*Description of the task*. Using the data beneath this instruction, retype only the lines from the one that contains "# Blade: a flat-faced, round-backed" down to the one that contains "return low, high", both included, exactly as they appear.

*Data segment*.
----

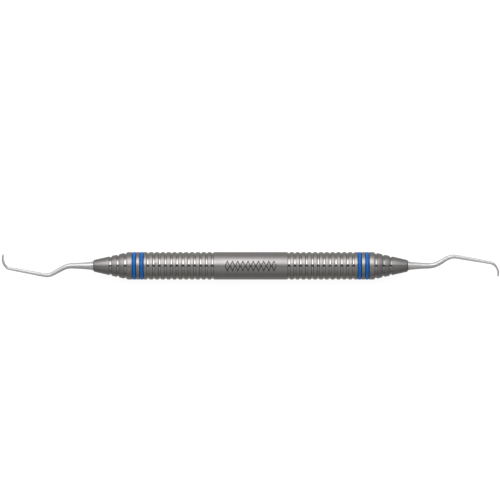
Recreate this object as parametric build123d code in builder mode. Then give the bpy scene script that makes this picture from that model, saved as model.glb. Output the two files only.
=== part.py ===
from build123d import *
import math
import os

# Double-ended hand scaler, in millimetres.
# The origin is the middle of the handle, on its axis. +X runs along the handle towards the
# right working end, +Z is up when the scaler lies on a table, and both shanks bend in the XY plane.

# ---- Driving dimensions ----
handle_radius = 4.8
handle_length = 109.8
band_length = 25.82
bore_radius = 3.5

# Finger ribs: flat-bottomed grooves turned in the tube, the same number each side of the band
groove_count = 12
groove_pitch = 2.04
groove_width = 0.84
groove_depth = 0.3
groove_corner_radius = 0.18
groove_shoulder_radius = 0.08
first_groove_at = (band_length + groove_width) / 2

# Colour-code rings and the seats they lie in
ring_stations = {"inner": 37.98, "outer": 40.62}
seat_width = 1.54
seat_radius = 4.1
ring_side_clearance = 0.02
ring_running_clearance = 0.03
ring_edge_radius = 4.58
ring_crown_radius = 4.85

# End cones: the tube stops at the first cone groove, and the cone's spigot goes into its bore
cone_starts_at = 42.8
cone_slope = 0.23
tube_end_at = 43.3
cone_groove_width = 0.8
cone_groove_depth = 0.35
cone_groove_slope = cone_slope / 2
cone_groove_pitch = 2.6
cone_edge_radius = 0.1
nose_corner_radius = 0.45
nose_face_at = handle_length / 2
spigot_length = 7.0
spigot_lead = 0.3
relief_radius = 2.4
relief_end_at = 45.7

# Working ends: tang, shoulder collar and the straight flared root of the shank
tang_radius = 1.2
tang_start_at = 46.1
flute_count = 8
flute_radius = 0.16
collar_radius = 1.58
collar_length = 0.53
root_radius = 1.48
root_middle_radius = 1.12
root_middle_at = 59.4
root_end_radius = 0.97
root_end_at = 62.0

# Bent part of the shank: distance along its centreline and radius of the round section there.
# The last section lies at the end of the centreline, where the blade starts.
shank_stations = [(0.0, 0.97), (2.0, 0.9), (5.7, 0.795), (9.2, 0.72), (12.2, 0.685), (19.4, 0.57)]
shank_end_radius = 0.52

# Each end's bends, seen along Z: distance out from the handle's middle, and offset from its
# axis, counted positive towards the side where the toe points
bend_corners = {
    "left": [(64.15, 0.0), (70.52, -3.52), (84.71, -0.885)],
    "right": [(64.15, 0.0), (70.03, -3.5), (84.25, -1.0)],
}
bend_radii = {"left": (7.5, 4.5, 1.8), "right": (7.0, 5.5, 1.8)}
blade_starts_at = {"left": (85.09, -0.6), "right": (84.91, -0.52)}

# Curette blade: a tight arc and then an easier one, as (radius, degrees), of a section with
# a flat face on the inside of the curve and a round back. Its sections, as (width, depth), lie at
# the blade's root, where its two arcs meet, and at its toe.
blade_arcs = {"left": [(3.7, 52.0), (9.5, 11.0)], "right": [(3.8, 54.0), (4.5, 16.0)]}
blade_sections = {
    "left": [(1.0, 0.94), (0.92, 0.8), (0.62, 0.58)],
    "right": [(1.0, 0.9), (0.92, 0.66), (0.62, 0.47)],
}
toe_rounding = 0.16

os.makedirs("parts", exist_ok=True)


def save(builder, name):
    """Label a finished piece and write it to its own file."""
    builder.part.label = name
    export_step(builder.part, f"parts/{name}.step")


def cone_radius(distance):
    """Radius of the cone's outer surface at a distance from the handle's middle."""
    return handle_radius - cone_slope * (distance - cone_starts_at)


def cone_groove(centre):
    """Corners of one cone groove: upright walls, and a floor with half the cone's slope."""
    near = centre - cone_groove_width / 2
    far = centre + cone_groove_width / 2
    floor_radius = cone_radius(centre) - cone_groove_depth
    floor_drop = cone_groove_slope * cone_groove_width / 2
    return [
        (near, cone_radius(near)),
        (near, floor_radius + floor_drop),
        (far, floor_radius - floor_drop),
        (far, cone_radius(far)),
    ]


def square_to(path, distance, outwards):
    """Plane square to a path, at a distance along it, facing outwards, with its x axis along Z."""
    place = path.location_at(distance, position_mode=PositionMode.LENGTH)
    heading = Plane(place).z_dir
    if heading.dot(outwards) < 0:
        heading = -heading
    return Plane(origin=place.position, x_dir=(0, 0, 1), z_dir=heading)


# Each end is drawn outwards from the handle's middle, in a plane whose x axis is the way out.
# The right plane is the left one turned half a turn about Z.
end_planes = {
    "left": Plane(origin=(0, 0, 0), x_dir=(-1, 0, 0), z_dir=(0, 0, -1)),
    "right": Plane(origin=(0, 0, 0), x_dir=(1, 0, 0), z_dir=(0, 0, -1)),
}

# ---- Handle tube ----
# Half of its section is drawn beside the axis and turned about it
groove_stations = [first_groove_at + groove_pitch * number for number in range(groove_count)]
ribs_end_at = groove_stations[-1] + groove_pitch / 2
with BuildPart() as handle_tube:
    with BuildSketch(Plane.XY) as tube_section:
        with BuildLine():
            Polyline(
                (-tube_end_at, bore_radius),
                (-tube_end_at, cone_radius(tube_end_at)),
                (-cone_starts_at, handle_radius),
                (cone_starts_at, handle_radius),
                (tube_end_at, cone_radius(tube_end_at)),
                (tube_end_at, bore_radius),
                close=True,
            )
        make_face()
        with Locations(*[(way * x, handle_radius) for way in (-1, 1) for x in groove_stations]):
            RectangleRounded(groove_width, 2 * groove_depth, groove_corner_radius, mode=Mode.SUBTRACT)
        outer_corners = tube_section.vertices().group_by(Axis.Y)[-1]
        rib_corners = outer_corners.filter_by(lambda corner: abs(corner.X) < ribs_end_at)
        fillet(rib_corners, radius=groove_shoulder_radius)
        with Locations(*[(way * x, handle_radius) for way in (-1, 1) for x in ring_stations.values()]):
            Rectangle(seat_width, 2 * (handle_radius - seat_radius), mode=Mode.SUBTRACT)
    revolve(axis=Axis.X)
save(handle_tube, "handle_tube")

# ---- End cones ----
# The first groove is the gap between the tube and the cone's first land, over the cone's neck
first_cone_groove_at = tube_end_at + cone_groove_width / 2
cone_grooves = [first_cone_groove_at + cone_groove_pitch * number for number in range(3)]
spigot_start_at = tube_end_at - spigot_length
for side, plane in end_planes.items():
    with BuildPart() as end_cone:
        with BuildSketch(plane) as cone_section:
            with BuildLine():
                Polyline(
                    (spigot_start_at, relief_radius),
                    (spigot_start_at, bore_radius - spigot_lead),
                    (spigot_start_at + spigot_lead, bore_radius),
                    (tube_end_at, bore_radius),
                    *cone_groove(cone_grooves[0])[1:],
                    *cone_groove(cone_grooves[1]),
                    *cone_groove(cone_grooves[2]),
                    (nose_face_at, cone_radius(nose_face_at)),
                    (nose_face_at, tang_radius),
                    (relief_end_at, tang_radius),
                    (relief_end_at, relief_radius),
                    close=True,
                )
            make_face()
            nose_corner = plane.from_local_coords((nose_face_at, cone_radius(nose_face_at)))
            fillet(cone_section.vertices().sort_by_distance(nose_corner)[0], radius=nose_corner_radius)
            groove_corners = [
                cone_section.vertices().sort_by_distance(plane.from_local_coords((x, cone_radius(x))))[0]
                for groove in cone_grooves
                for x in (groove - cone_groove_width / 2, groove + cone_groove_width / 2)
            ]
            fillet(groove_corners[1:], radius=cone_edge_radius)
        revolve(axis=Axis.X)
    save(end_cone, f"{side}_end_cone")

# ---- Colour rings ----
ring_bore_radius = seat_radius + ring_running_clearance
half_width = seat_width / 2 - ring_side_clearance
for side, plane in end_planes.items():
    for position, station in ring_stations.items():
        with BuildPart() as colour_ring:
            with BuildSketch(Plane(origin=plane.x_dir * station, z_dir=(0, 0, 1))):
                with BuildLine():
                    Polyline(
                        (-half_width, ring_edge_radius),
                        (-half_width, ring_bore_radius),
                        (half_width, ring_bore_radius),
                        (half_width, ring_edge_radius),
                    )
                    ThreePointArc(
                        (half_width, ring_edge_radius),
                        (0, ring_crown_radius),
                        (-half_width, ring_edge_radius),
                    )
                make_face()
            revolve(axis=Axis.X)
        save(colour_ring, f"{side}_{position}_colour_ring")

# ---- Working ends ----
for side, plane in end_planes.items():
    # The centreline: straight runs joined by tangent arcs, and then the blade's two arcs
    with BuildLine() as shank_line:
        FilletPolyline(
            (root_end_at, 0), *bend_corners[side], blade_starts_at[side], radius=bend_radii[side])
    with BuildLine() as blade_line:
        way_in = Vector(*blade_starts_at[side]) - Vector(*bend_corners[side][-1])
        heel_arc = JernArc(blade_starts_at[side], way_in, *blade_arcs[side][0])
        JernArc(heel_arc @ 1, heel_arc % 1, *blade_arcs[side][1])
    shank_path = plane.from_local_coords(shank_line.wire())
    blade_path = plane.from_local_coords(blade_line.wire())

    with BuildPart() as working_end:
        # Tang: a fluted pin, pressed in the cone's bore
        with BuildSketch(Plane(origin=plane.x_dir * tang_start_at, z_dir=plane.x_dir)):
            Circle(tang_radius)
            with PolarLocations(tang_radius, flute_count):
                Circle(flute_radius, mode=Mode.SUBTRACT)
        extrude(amount=nose_face_at - tang_start_at)

        # Shoulder collar and the flared root of the shank
        collar_end_at = nose_face_at + collar_length
        with BuildSketch(plane):
            with BuildLine():
                Polyline(
                    (root_end_at, root_end_radius),
                    (root_end_at, 0),
                    (nose_face_at, 0),
                    (nose_face_at, collar_radius),
                    (collar_end_at, collar_radius),
                    (collar_end_at, root_radius),
                )
                ThreePointArc(
                    (collar_end_at, root_radius),
                    (root_middle_at, root_middle_radius),
                    (root_end_at, root_end_radius),
                )
            make_face()
        revolve(axis=Axis.X)

        # Bent shank: round sections along its centreline
        for distance, radius in shank_stations + [(shank_path.length, shank_end_radius)]:
            with BuildSketch(square_to(shank_path, distance, plane.x_dir)):
                Circle(radius)
        sweep(path=shank_path, multisection=True)

        # Blade: a flat-faced, round-backed section along its two arcs
        heel_radius, heel_turn = blade_arcs[side][0]
        blade_stations = [0.0, math.radians(heel_turn) * heel_radius, blade_path.length]
        for distance, (width, depth) in zip(blade_stations, blade_sections[side]):
            with BuildSketch(square_to(blade_path, distance, plane.x_dir + 2 * plane.y_dir)):
                with BuildLine():
                    Line((width / 2, depth / 2), (-width / 2, depth / 2))
                    ThreePointArc((-width / 2, depth / 2), (0, -depth / 2), (width / 2, depth / 2))
                make_face()
        sweep(path=blade_path, multisection=True)
        toe_face = working_end.faces().sort_by_distance(blade_path @ 1)[0]
        fillet(toe_face.edges(), radius=toe_rounding)
    save(working_end, f"{side}_working_end")
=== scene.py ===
import math

import bmesh
import bpy
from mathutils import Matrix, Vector


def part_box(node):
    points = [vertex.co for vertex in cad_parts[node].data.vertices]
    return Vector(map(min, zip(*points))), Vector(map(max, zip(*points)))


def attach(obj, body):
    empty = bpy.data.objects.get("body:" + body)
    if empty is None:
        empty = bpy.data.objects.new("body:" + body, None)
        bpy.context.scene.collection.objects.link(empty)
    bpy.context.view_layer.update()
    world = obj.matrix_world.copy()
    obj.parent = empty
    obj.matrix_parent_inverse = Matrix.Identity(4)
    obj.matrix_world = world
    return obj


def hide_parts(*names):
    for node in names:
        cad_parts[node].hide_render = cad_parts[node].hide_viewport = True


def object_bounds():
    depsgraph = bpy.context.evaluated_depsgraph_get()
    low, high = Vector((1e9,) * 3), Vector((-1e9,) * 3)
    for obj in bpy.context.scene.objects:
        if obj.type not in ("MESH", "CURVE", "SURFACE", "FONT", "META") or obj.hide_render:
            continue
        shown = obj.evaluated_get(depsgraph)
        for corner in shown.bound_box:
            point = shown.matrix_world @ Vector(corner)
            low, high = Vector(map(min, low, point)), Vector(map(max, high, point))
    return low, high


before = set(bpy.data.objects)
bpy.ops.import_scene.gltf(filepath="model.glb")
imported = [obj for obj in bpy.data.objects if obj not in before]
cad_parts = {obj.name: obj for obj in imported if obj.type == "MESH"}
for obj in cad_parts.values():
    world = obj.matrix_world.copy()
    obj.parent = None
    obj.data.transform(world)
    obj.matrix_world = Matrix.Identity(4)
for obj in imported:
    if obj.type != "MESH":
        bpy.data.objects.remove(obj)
cad_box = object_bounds()

# A double-ended hand scaler, lying along X. Its lengths are in millimetres, and times MM in metres.
MM = 0.001
SIDES = {"left": -1, "right": 1}

# ---- Sizes read from the frame ----
handle_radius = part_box("handle_tube")[1].z / MM
tube_end_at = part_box("handle_tube")[1].x / MM
nose_face_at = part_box("right_end_cone")[1].x / MM
spigot_start_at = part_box("right_end_cone")[0].x / MM
tang_start_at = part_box("right_working_end")[0].x / MM
collar_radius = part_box("right_working_end")[1].z / MM
ring_crown_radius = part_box("right_inner_colour_ring")[1].z / MM
ring_spans = {
    position: [corner.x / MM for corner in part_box(f"right_{position}_colour_ring")]
    for position in ("inner", "outer")
}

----

*Solution to this problem*.
        # Blade: a flat-faced, round-backed section along its two arcs
        heel_radius, heel_turn = blade_arcs[side][0]
        blade_stations = [0.0, math.radians(heel_turn) * heel_radius, blade_path.length]
        for distance, (width, depth) in zip(blade_stations, blade_sections[side]):
            with BuildSketch(square_to(blade_path, distance, plane.x_dir + 2 * plane.y_dir)):
                with BuildLine():
                    Line((width / 2, depth / 2), (-width / 2, depth / 2))
                    ThreePointArc((-width / 2, depth / 2), (0, -depth / 2), (width / 2, depth / 2))
                make_face()
        sweep(path=blade_path, multisection=True)
        toe_face = working_end.faces().sort_by_distance(blade_path @ 1)[0]
        fillet(toe_face.edges(), radius=toe_rounding)
    save(working_end, f"{side}_working_end")
=== scene.py ===
import math

import bmesh
import bpy
from mathutils import Matrix, Vector


def part_box(node):
    points = [vertex.co for vertex in cad_parts[node].data.vertices]
    return Vector(map(min, zip(*points))), Vector(map(max, zip(*points)))


def attach(obj, body):
    empty = bpy.data.objects.get("body:" + body)
    if empty is None:
        empty = bpy.data.objects.new("body:" + body, None)
        bpy.context.scene.collection.objects.link(empty)
    bpy.context.view_layer.update()
    world = obj.matrix_world.copy()
    obj.parent = empty
    obj.matrix_parent_inverse = Matrix.Identity(4)
    obj.matrix_world = world
    return obj


def hide_parts(*names):
    for node in names:
        cad_parts[node].hide_render = cad_parts[node].hide_viewport = True


def object_bounds():
    depsgraph = bpy.context.evaluated_depsgraph_get()
    low, high = Vector((1e9,) * 3), Vector((-1e9,) * 3)
    for obj in bpy.context.scene.objects:
        if obj.type not in ("MESH", "CURVE", "SURFACE", "FONT", "META") or obj.hide_render:
            continue
        shown = obj.evaluated_get(depsgraph)
        for corner in shown.bound_box:
            point = shown.matrix_world @ Vector(corner)
            low, high = Vector(map(min, low, point)), Vector(map(max, high, point))
    return low, high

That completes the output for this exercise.